D’après le dicton : "Nous sommes disposés à protéger seulement ce que nous connaissons et ce que nous aimons.”, elle veut sensibiliser un large public moyennant la rencontre de dauphins en liberté. Combiner l’observation respectueuse de cétacés avec de l’information et de l’éducation ainsi que de la recherche scientifique - tel était son plan pour sa fondation au profit des baleines et des dauphins dans le détroit de Gibraltar. Rien qu’en Espagne, il y avait à l'époque six delphinariums et trois nouveaux étaient en projet. Dans le détroit de Gibraltar, très fréquenté par les navires marchands, les baleines sont exposées au bruit et au trafic intense sans aucune forme de protection. Katharina a reconnu l'urgence de la situation et c’est ainsi qu’a commencé son combat pour les mammifères marins.

Des années houleuses

Katharina Heyer auf dem Meer

Rapidement de nombreux sympathisants, qui partageaient l’idéologie de Katharina, se sont manifestés pour la soutenir dans la réalisation de sa vision. Mais, quelques fois, c’est aux mauvaises personnes que Katharina a fait confiance. Ses projets suscitèrent des fois l'envie et le ressentiment et certains étaient même ouvertement hostiles à cette Suissesse courageuse. D'autres lui ont mis des bâtons dans les roues à plusieurs reprises dans l'espoir qu'elle finisse par se décourager et abandonner. Mais aucune difficulté, restriction ou harcèlement n’a pu venir à bout de Katharina. Chaque obstacle semblait, au contraire, la rendre encore plus forte.

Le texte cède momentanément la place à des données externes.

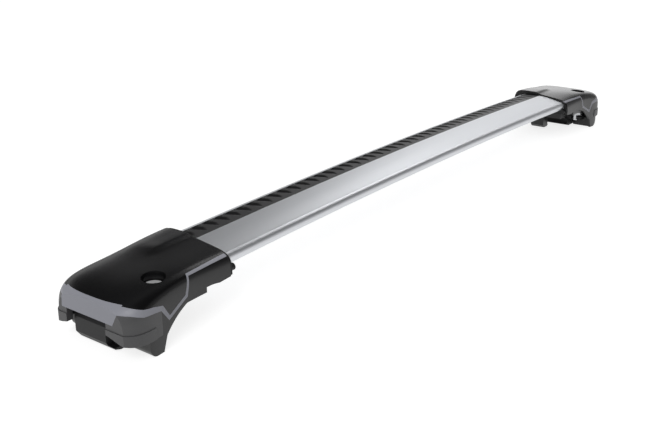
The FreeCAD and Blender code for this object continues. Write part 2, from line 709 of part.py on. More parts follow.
def make_end_guard():
    """Dark grey guard: stepped corner blocks joined by a wall behind the trim's panel."""
    region = guard_region()
    shell = OUTER_FORM.cut(GUARD_INNER)
    blocks = shell.common(region).common(LOWER_REGION).cut(TRIM_REGION).cut(notch())
    flare = foot_solid(-size("guard_flare")).cut(INNER_FORM).common(region).cut(notch())
    flare = flare.common(block(
        FOOT_INNER + size("guard_start") + 8, FOOT_OUTER + 10, -FAR - 5, FAR + 5, 0, size("guard_step")))
    backing = INNER_FORM.cut(GUARD_INNER).common(block(
        FOOT_OUTER - 24, FOOT_OUTER + 2, -42, 42, size("panel_bottom"), size("panel_top") - 4))
    return above_floor(blocks.fuse([flare, backing])).removeSplitter()


def make_collar():
    """Rubber gasket round the bar at the foot's inner edge."""
    lip, gap = size("collar_lip"), size("joint_gap")
    ring = foot_solid(WALL + gap, open_inner=lip).common(block(
        FOOT_INNER - lip, FOOT_INNER + 4 - gap, -FAR, FAR, 38, 90))
    rim = foot_solid(0.8, open_inner=lip).common(block(
        FOOT_INNER - lip, FOOT_INNER - gap, -FAR, FAR, 38, 90))
    nub = cylinder(3.6, Vec(FOOT_INNER - 9, -40, 43), Vec(FOOT_INNER - gap, -40, 43))
    return largest_solid(ring.fuse([rim, nub]).cut(BAR_SPACE).removeSplitter())


def make_saddle():
    """Rubber lining of the cradle and of the fixed inner jaw."""
    gap = size("joint_gap")
    seat = size("rail_radius") + size("saddle_thickness") - gap
    low, high = -size("cradle_front"), size("cradle_back")
    ring = rail_cylinder(seat, low, high).cut(rail_cylinder(size("rail_radius"), low - 1, high + 1))
    x, z = RAIL_X, size("rail_z")
    over = side_prism([(x, z), (x + 40, z + 40), (x - 40, z + 40), (x - 40, z + 23)], low, high)
    beside = side_prism([(x, z), (x - 40, z + 23.5), (x - 40, z - 24)], size("leg_front"), size("leg_back"))
    return ring.common(over.fuse(beside)).removeSplitter()


# The right foot is built where it stands, the left one is its mirror image

def bound(item, prop, expression):
    """Bind a property of a document object to the sheet."""
    item.setExpression(prop, expression)


def primitive(kind, name, base, **expressions):
    """Part primitive with its sizes and place bound to the sheet."""
    item = doc.addObject("Part::" + kind, name)
    for prop, expression in expressions.items():
        bound(item, prop, expression)
    for axis, expression in zip("xyz", base):
        bound(item, "Placement.Base." + axis, expression)
    return item


def turned_to_y(item):
    """Lay a primitive's axis along Y."""
    item.Placement.Rotation = FreeCAD.Rotation(X_AXIS, -90)
    return item


SX, SY = "sizes.foot_inner + sizes.screw_in", "sizes.screw_y"


def make_lock_cylinder():
    """Silver lock barrel with its key slot."""
    barrel = primitive("Cylinder", "lock_barrel", (SX, SY, "sizes.lock_face - sizes.lock_length"),
                       Radius="sizes.lock_radius", Height="sizes.lock_length")
    corner = (SX + " - sizes.keyway_length / 2", SY + " - sizes.keyway_width / 2", "sizes.lock_face - 4")
    slot = primitive("Box", "lock_keyway", corner,
                     Length="sizes.keyway_length", Width="sizes.keyway_width", Height="5")
    cut = doc.addObject("Part::Cut", "lock_cylinder")
    cut.Base, cut.Tool = barrel, slot
    return cut


def make_lock_housing():
    """Sleeve round the lock, standing on the deck over the screw's head."""
    foot_z = "sizes.deck_bottom + sizes.deck_thickness"
    tube = primitive("Cylinder", "housing_tube", (SX, SY, foot_z),
                     Radius="sizes.lock_radius + sizes.housing_wall",
                     Height="sizes.lock_face - 0.4 - sizes.deck_bottom - sizes.deck_thickness")
    bore = primitive("Cylinder", "housing_bore", (SX, SY, foot_z + " - 1"),
                     Radius="sizes.lock_radius + sizes.thread_gap",
                     Height="sizes.lock_face + 2 - sizes.deck_bottom - sizes.deck_thickness")
    cut = doc.addObject("Part::Cut", "lock_housing")
    cut.Base, cut.Tool = tube, bore
    return cut


def make_tension_screw():
    """Long screw with a hexagon socket, its head on the washer."""
    head_z = "sizes.deck_bottom + sizes.deck_thickness + sizes.washer_thickness"
    head = primitive("Cylinder", "screw_head", (SX, SY, head_z),
                     Radius="sizes.screw_head_radius", Height="sizes.screw_head_height")
    shank = primitive("Cylinder", "screw_shank", (SX, SY, "sizes.screw_end"),
                      Radius="sizes.screw_radius", Height=head_z + " - sizes.screw_end")
    socket_z = head_z + " + sizes.screw_head_height - sizes.socket_depth"
    socket = primitive("Prism", "screw_hexagon", (SX, SY, socket_z),
                       Circumradius="sizes.screw_socket", Height="sizes.socket_depth + 1")
    socket.Polygon = 6
    fused = doc.addObject("Part::MultiFuse", "screw_blank")
    fused.Shapes = [head, shank]
    cut = doc.addObject("Part::Cut", "tension_screw")
    cut.Base, cut.Tool = fused, socket
    return cut


def make_washer():
    """Thrust washer on the deck."""
    low = "sizes.deck_bottom + sizes.deck_thickness"
    disc = primitive("Cylinder", "washer_disc", (SX, SY, low), Radius="sizes.washer_radius",
                     Height="sizes.washer_thickness")
    hole = primitive("Cylinder", "washer_hole", (SX, SY, low + " - 1"),
                     Radius="sizes.screw_radius + sizes.screw_clearance", Height="sizes.washer_thickness + 2")
    cut = doc.addObject("Part::Cut", "thrust_washer")
    cut.Base, cut.Tool = disc, hole
    return cut


def make_barrel_nut():
    """Cross nut that the screw draws up."""
    bar = turned_to_y(primitive("Cylinder", "nut_bar", (SX, SY + " - sizes.nut_length / 2", "sizes.nut_z"),
                                Radius="sizes.nut_radius", Height="sizes.nut_length"))
    hole = primitive("Cylinder", "nut_hole", (SX, SY, "sizes.nut_z - sizes.nut_radius - 1"),
                     Radius="sizes.screw_radius + sizes.thread_gap", Height="2 * sizes.nut_radius + 2")
    cut = doc.addObject("Part::Cut", "barrel_nut")
    cut.Base, cut.Tool = bar, hole
    return cut


def make_pivot_pin():
    """Steel pin that the jaw swings on."""
    base = ("sizes.foot_inner + sizes.pivot_in", "sizes.notch_front - 12", "sizes.pivot_z")
    return turned_to_y(primitive("Cylinder", "pivot_pin", base, Radius="sizes.pin_radius",
                                 Height="sizes.notch_back - sizes.notch_front + 20"))


def make_jaw():
    """Rocking jaw: hooked block with a lip, round knuckle and forked tongue under the nut."""
    low, high = size("notch_front") + size("jaw_gap"), size("notch_back") - size("jaw_gap")
    px, pz = PIVOT_X, size("pivot_z")
    toe, outer, bottom = px - size("jaw_toe"), px + size("jaw_nose"), size("jaw_bottom")
    tongue_top = size("nut_z") - size("nut_radius") - size("nut_clearance")
    edges = [(toe, bottom + 1.5), (toe + 3, bottom), (outer - 9, bottom), (outer - 3, bottom + 2),
             (outer, bottom + 7), (outer, pz - 2), (outer - 3, pz + 3), (px + 3, pz + 5.5), (px - 4, pz + 5.2),
             (px - 12, tongue_top), (toe, tongue_top)]
    hook = side_prism(edges, low, high)
    corner = size("jaw_corner")
    round_off = block(px - 10, outer + 1, high - corner, high + 1, bottom - 1, bottom + corner)
    round_off = round_off.cut(cylinder(
        corner, Vec(px - 11, high - corner, bottom + corner), Vec(outer + 2, high - corner, bottom + corner)))
    recess = block(
        outer - size("lip_length"), outer + 1, low - 1, low + 8, bottom + size("lip_thickness"), pz - 8)
    tongue_high = low + 2
    tongue = block(RAIL_X + 17, px - 15, size("screw_y") - 11, tongue_high, tongue_top - 6, tongue_top)
    clear = size("screw_radius") + size("fork_clearance")
    slot = block(RAIL_X, SCREW_X + clear + 0.5, size("screw_y") - clear, size("screw_y") + clear, 0, 40)
    jaw = hook.cut(round_off).cut(recess).fuse(tongue).cut(slot)
    jaw = jaw.cut(rail_cylinder(size("rail_radius") + size("jaw_pad_thickness"), -FAR, FAR))
    pin = cylinder(size("pin_radius") + size("thread_gap"), Vec(px, -FAR, pz), Vec(px, FAR, pz))
    return jaw.cut(pin).removeSplitter()


def make_jaw_pad():
    """Rubber on the jaw's rail side."""
    low, high = size("notch_front") + size("jaw_gap"), size("notch_back") - size("jaw_gap")
    outer = size("rail_radius") + size("jaw_pad_thickness") - size("joint_gap")
    ring = rail_cylinder(outer, low, high).cut(rail_cylinder(size("rail_radius"), low - 1, high + 1))
    x, z = RAIL_X, size("rail_z")
    wedge = side_prism([(x, z), (x + 40, z + 1), (x + 40, z - 40 * math.tan(math.radians(36)))], low, high)
    return ring.common(wedge).removeSplitter()


FOOT_PIECES = (
    ("top_cover", make_top_cover), ("trim_insert", make_trim), ("foot_body", make_foot_body),
    ("end_guard", make_end_guard), ("bar_collar", make_collar), ("saddle_pad", make_saddle),
    ("lock_cylinder", make_lock_cylinder), ("lock_housing", make_lock_housing),
    ("tension_screw", make_tension_screw), ("thrust_washer", make_washer), ("barrel_nut", make_barrel_nut),
    ("pivot_pin", make_pivot_pin), ("clamp_jaw", make_jaw), ("jaw_pad", make_jaw_pad),
)


def mirrored(source, name):
    """Mirror image of a piece across the middle of the bar."""
    item = doc.addObject("Part::Mirroring", name)
    item.Label = name
    item.Source = source
    item.Normal = X_AXIS
    return item


def build():
    """Make every piece and return those that are written out."""
    pieces = [make_bar(), make_strip()]
    plug = feature("right_end_plug", make_end_plug())
    pieces += [plug, mirrored(plug, "left_end_plug")]
    for name, make in FOOT_PIECES:
        made = make()
        if isinstance(made, Part.Shape):
            made = feature("right_" + name, made)
        made.Label = "right_" + name
        pieces += [made, mirrored(made, "left_" + name)]
    return pieces


PIECES = build()
doc.recompute()
for item in doc.Objects:
    if "Invalid" in item.State or "Error" in item.State:
        raise RuntimeError("%s did not compute" % item.Label)
for piece in PIECES:
    shape = piece.Shape
    if shape.isNull() or not shape.isValid():
        raise RuntimeError("%s has no valid shape" % piece.Label)
    print("%-22s solids %d volume %.0f" % (piece.Label, len(shape.Solids), shape.Volume))
    shape.exportStep("parts/%s.step" % piece.Label)
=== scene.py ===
"""Finish, studio and camera of a roof rack crossbar with two clamping feet."""
import logging
import math
from dataclasses import dataclass
from enum import Enum

import bpy
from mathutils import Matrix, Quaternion, Vector


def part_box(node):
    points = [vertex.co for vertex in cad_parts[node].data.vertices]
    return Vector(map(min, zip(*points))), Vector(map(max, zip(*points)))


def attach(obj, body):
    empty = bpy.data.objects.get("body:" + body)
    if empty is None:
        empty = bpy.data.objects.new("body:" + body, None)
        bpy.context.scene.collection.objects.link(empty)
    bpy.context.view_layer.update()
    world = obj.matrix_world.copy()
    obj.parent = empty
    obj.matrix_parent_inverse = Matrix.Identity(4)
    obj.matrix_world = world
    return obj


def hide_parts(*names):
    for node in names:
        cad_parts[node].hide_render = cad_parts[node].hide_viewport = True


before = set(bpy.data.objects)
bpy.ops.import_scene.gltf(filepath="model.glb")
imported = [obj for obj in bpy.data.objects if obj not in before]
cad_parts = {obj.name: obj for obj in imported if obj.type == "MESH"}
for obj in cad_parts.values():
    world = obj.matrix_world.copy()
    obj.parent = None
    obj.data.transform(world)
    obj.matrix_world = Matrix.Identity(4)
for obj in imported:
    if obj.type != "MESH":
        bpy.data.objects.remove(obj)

LOG = logging.getLogger("crossbar")
MM = 0.001

Colour = tuple[float, float, float]
Point = tuple[float, float, float]

# Sockets of a Mix node that mixes colours

FIRST_COLOUR = 6
SECOND_COLOUR = 7
MIXED_COLOUR = 2


class Side(Enum):
    """The two feet of the bar, named by the end that they stand at."""

    LEFT = "left"
    RIGHT = "right"


class Surface(Enum):
    """Kinds of fine surface that a finish can have."""

    MOULDED = "moulded"
    DRAWN = "drawn"
    TURNED = "turned"


# Shader groups shared by the finishes

class Wiring:
    """Short way to add and link the nodes of one tree."""

    def __init__(self, tree: bpy.types.NodeTree) -> None:
        """Keep the tree that is wired.

        Args:
            tree: Shader or geometry tree that the nodes go into.
        """
        self.tree = tree

    def add(self, kind: str, **settings: object) -> bpy.types.Node:
        """Add a node.

        Args:
            kind: Blender's name for the node.
            settings: Properties of the node and their values.

        Returns:
            The new node.
        """
        node = self.tree.nodes.new(kind)
        for name, value in settings.items():
            setattr(node, name, value)
        return node

    def feed(self, node: bpy.types.Node, **sources: object) -> bpy.types.Node:
        """Set or link inputs of a node by name, with spaces written as underscores.

        Args:
            node: Node whose inputs are fed.
            sources: A socket to link from, or a plain value, for each input.

        Returns:
            The same node.
        """
        for name, source in sources.items():
            self.put(node.inputs[name.replace("_", " ")], source)
        return node

    def put(self, socket: bpy.types.NodeSocket, source: object) -> None:
        """Link a socket to its source, or give it a plain value.

        Args:
            socket: Input socket.
            source: Output socket or plain value.
        """
        if isinstance(source, bpy.types.NodeSocket):
            self.tree.links.new(source, socket)
        else:
            socket.default_value = source

    def math(self, operation: str, *values: object) -> bpy.types.NodeSocket:
        """Result of a Math node.

        Args:
            operation: The node's operation.
            values: Sockets or numbers for its inputs, in order.

        Returns:
            The node's output.
        """
        node = self.add("ShaderNodeMath", operation=operation)
        for socket, value in zip(node.inputs, values):
            self.put(socket, value)
        return node.outputs[0]

    def mix(self, blend: str, factor: object, first: object, second: object) -> bpy.types.NodeSocket:
        """Result of a Mix node for colours.

        Args:
            blend: How the second colour goes over the first.
            factor: How much of the second colour shows.
            first: Socket or colour underneath.
            second: Socket or colour on top.

        Returns:
            The mixed colour.
        """
        node = self.add("ShaderNodeMix", data_type="RGBA", blend_type=blend)
        self.put(node.inputs["Factor"], factor)
        self.put(node.inputs[FIRST_COLOUR], first)
        self.put(node.inputs[SECOND_COLOUR], second)
        return node.outputs[MIXED_COLOUR]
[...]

Au départ, elle ne connaissait rien aux bateaux ni à la navigation, mais au fil des années, elle a pu acheter des bateaux de plus en plus gros pour emmener les gens observer les dauphins dans le détroit de Gibraltar. La recherche scientifiques ne lui était pas familière, mais avec l'aide d'experts, elle a rapidement appris ce qu'il fallait surveiller auprès des animaux et ce qu'il fallait documenter et enregistrer.
Pendant quinze ans, elle a combattu en vain pour la construction d'un sanctuaire de dauphins au Maroc, elle a été dupée et elle a fini par enterrer son rêve. Mais Katharina s'en est remise et se concentre désormais sur la pérennité des activités de firmm.

Des eaux plus clémentes

Malgré toutes les d’adversités firmm a pu se développer au fil des années et est actuellement une organisation stable, dont le travail est reconnu internationalement. Chaque année, près de 30 000 personnes saisissent l’occasion de participer à une observation respectueuse des cétacés et se laissent émouvoir par ces belles rencontres.

Autour de Katharina, une équipe bien coordonnée assure le fonctionnement quotidien des activités d'avril à octobre. Les membres engagés du conseil d’administration de la fondation ainsi que de nombreux collaborateurs élargissent encore l'offre firmm.

Katharina, elle-même, est, dès qu’elle le peut, debout sur le toit d'un de ses bateaux pour observer "ses" baleines et dauphins. Elle s’y ressource et elle s’y sent heureuse. Les yeux dans les yeux avec les globicéphales, les grands dauphins ou les cachalots, elle est là où elle est censée être. C’est sa place dans le monde.

Un doctorat honorifique en reconnaissance de l’œuvre de toute une vie.

En 2017, l'Université de Bâle a décerné à Katharina Heyer un doctorat honorifique de la Faculté des sciences naturelles. Une reconnaissance bien méritée pour l'œuvre de vie d'une femme qui continue à grandir et qui persiste avec force et espoir dans la lutte « désespérée » pour les êtres vivants dans nos océans.